Fundamentals: On Thursday the BoJ released its monetary policy statement, policy remained unchanged with little to no market reaction, we can see that the predicted long term fundamentals have been at play as expected for a few months now with USD showing strength against the JPY against the major monetary policy divergence, this is expected to be sustained going ahead with sharp pullbacks to value based on positive Japanese numbers such as the inflation reading which could post better than expected numbers in the future.

Technicals: As anticipated the yen pair rallied ahead, however it is yet provide a high probability entry for those who didn’t catch the run or are yet to go long on the pair. This can be done once profit taking and short term sells occur and looking at the end of the week price action, the initial signs of a temporary decline are there. Next week if prices fall further we’ll be able to pin point the reversal based on a higher low on the daily and intra-day price action formations.

The FTSE bounced from the lows and it seemed to be able to sustain the freshly made intraday highs.
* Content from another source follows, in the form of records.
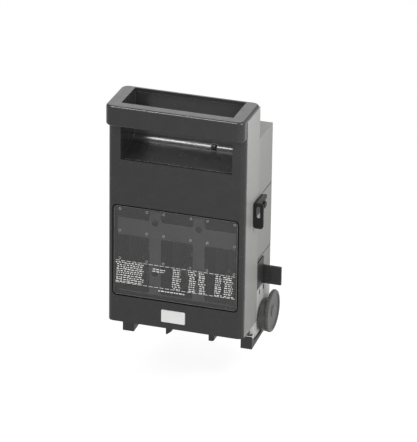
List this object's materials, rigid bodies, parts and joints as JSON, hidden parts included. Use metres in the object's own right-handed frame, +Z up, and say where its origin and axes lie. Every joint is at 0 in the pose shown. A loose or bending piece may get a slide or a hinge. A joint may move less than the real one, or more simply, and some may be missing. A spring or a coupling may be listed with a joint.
{
  "type": "fuse switch disconnector",
  "caption": "Low-voltage fuse switch disconnector with a hinged cover that has a hand grip and a clear window, on a panel-mounted base with fuse jaws and terminals.",
  "frame": {"origin": "centre of the rectangle of panel screw holes, on the plane of the mounting panel", "axes": "+Z up, +X to the right seen from the front, front of the device towards -Y"},
  "size_m": [0.1182, 0.0847, 0.2005],
  "materials": {
    "base_grey": "satin",
    "terminal_light": "satin",
    "cover_black": "satin",
    "side_grey": "satin",
    "liner_black": "satin",
    "small_black": "satin",
    "carrier_grey": "satin",
    "cap_grey": "satin",
    "chute_tan": "matt",
    "window_smoke": "clear",
    "label_white": "matt",
    "contact_copper": "silver-plated copper",
    "steel": "zinc-plated",
    "hasp_dark": "black"
  },
  "bodies": {
    "base": {"base_lower": "base_grey", "base_middle": "base_grey", "base_upper": "base_grey", "terminal_box": "terminal_light", "foot_1": "small_black", "foot_2": "small_black", "foot_3": "small_black", "foot_4": "small_black", "upper_contact_1": "contact_copper", "upper_contact_2": "contact_copper", "upper_contact_3": "contact_copper", "lower_contact_1": "contact_copper", "lower_contact_2": "contact_copper", "lower_contact_3": "contact_copper", "upper_spring_1": "steel", "upper_spring_2": "steel", "upper_spring_3": "steel", "lower_spring_1": "steel", "lower_spring_2": "steel", "lower_spring_3": "steel", "upper_bolt_1": "steel", "upper_bolt_2": "steel", "upper_bolt_3": "steel", "lower_bolt_1": "steel", "lower_bolt_2": "steel", "lower_bolt_3": "steel", "arc_chute_1": "chute_tan", "arc_chute_2": "chute_tan", "arc_chute_3": "chute_tan", "upper_terminal_cover": "base_grey", "lower_terminal_cover": "base_grey", "hinge_pin_left": "steel", "hinge_pin_right": "steel", "hasp_pin": "hasp_dark", "switch_block": "small_black", "switch_flag": "small_black", "round_cap": "cap_grey", "cap_screw": "steel"},
    "cover": {"front_cover": "cover_black", "side_wall_left": "side_grey", "side_wall_right": "side_grey", "grip_liner": "liner_black", "window": "window_smoke", "fuse_carrier": "carrier_grey", "label_plate": "label_white", "carrier_screw_1": "small_black", "carrier_screw_2": "small_black", "carrier_screw_3": "small_black", "carrier_screw_4": "small_black"},
    "hasp": {"lock_hasp": "hasp_dark"}
  },
  "joints": [
    {"name": "cover_swing", "type": "hinge", "parent": "base", "child": "cover", "pos_m": [0, -0.0445, -0.0725], "axis": [1, 0, 0], "range_deg": [0, 90]},
    {"name": "hasp_swing", "type": "hinge", "parent": "base", "child": "hasp", "pos_m": [0.0543, -0.0355, 0.033], "axis": [-1, 0, 0], "range_deg": [0, 70]}
  ]
}
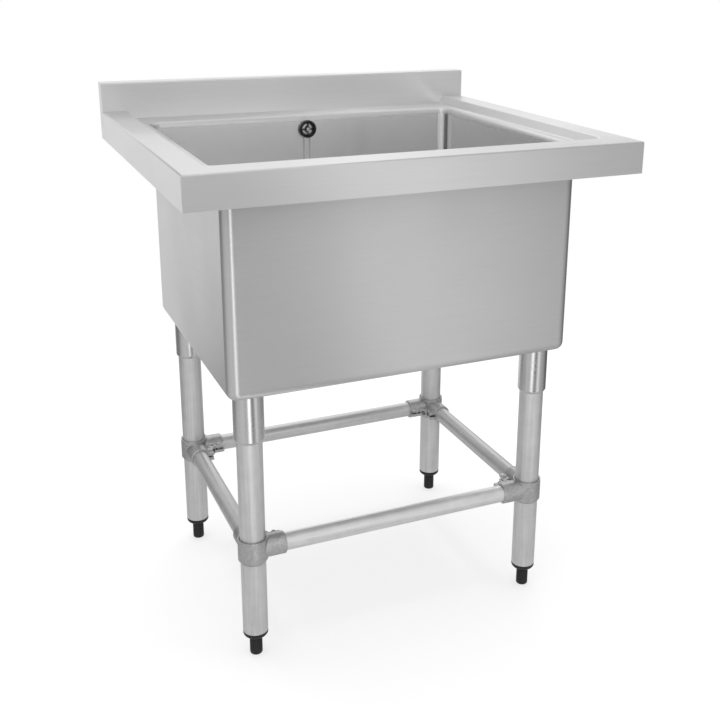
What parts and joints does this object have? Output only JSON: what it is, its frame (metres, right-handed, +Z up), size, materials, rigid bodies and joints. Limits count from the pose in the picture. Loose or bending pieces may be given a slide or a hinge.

Next week if the 7250 price level holds further then we’ll be able to look for buy back targeting that well familiar 7400 price level.

After some consolidation the DAX made a run for some new highs and reached the 12640 price level after which it was met by bearish pressure. If price fails to break above the 12650 and rejection occurs selling into the index is feasible however the pullback should short lived after which once  a higher low forms on the daily traders will look to buy from value once again.

The Wall Street index is a strong as ever since it bounced from the daily 50 emas from which it confirmed with higher lows. With prices touching the 22400 there’s not too much to go on as selling the can be tricky if sudden reversal to the upside happens, therefore waiting until pullback to value and confluence occurs is the best plan.